For each probe type, there are specific configuration options and pin assignments. For example, if a probe is connected to the Z-Min endstop pin, the Z_MIN_PROBE_USES_Z_MIN_ENDSTOP_PIN option must be enabled. If the probe is connected to any other pin, Z_MIN_PROBE_ENDSTOP should be enabled (for Marlin 2.0.5.2 and earlier). The probe-specific pin is defined with Z_MIN_PROBE_PIN, which can be overridden if necessary.
The documentation also highlights the importance of other probe-related settings. The Z_MIN_PROBE_ENDSTOP_INVERTING should be set to true if the probe uses normally-open (NO) switches, though normally-closed switches are recommended for their failsafe state and reduced susceptibility to false positives. The ENDSTOPPULLUP_ZMIN_PROBE can be used to disable the endstop pullup if an external pull-down resistor is present. Additionally, USE_ZMAX_PLUG and USE_ZMIN_PLUG must be enabled if the probe is connected to the Z-Max or Z-Min endstop pin, respectively.
For users employing PROBE_MANUALLY, the documentation describes a guided process where the nozzle moves to each point and pauses, allowing the user to adjust the Z height until the nozzle touches the bed. This process continues until all points are probed. The LCD_BED_LEVELING option provides a guided process to assist with manual probing, while without it, users must send G29 to move to the next point and G1 (or use buttons in host software) to adjust the Z axis.
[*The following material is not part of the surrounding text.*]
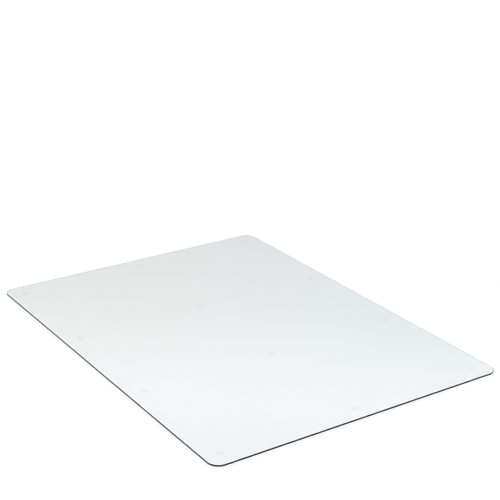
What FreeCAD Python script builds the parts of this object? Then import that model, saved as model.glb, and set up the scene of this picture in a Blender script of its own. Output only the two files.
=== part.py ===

In summary, setting the boundaries for probing in Marlin firmware involves a systematic approach to defining the machine's mechanical limits and configuring probe-specific parameters. This ensures that the bed-leveling process operates within the physically reachable area, leading to accurate measurements and improved print quality. The key steps include determining the minimum and maximum X and Y positions, adjusting the bed size accordingly, and configuring the probe type and associated settings. By following these procedures, users can optimize their 3D printer's performance and achieve consistent first-layer adhesion.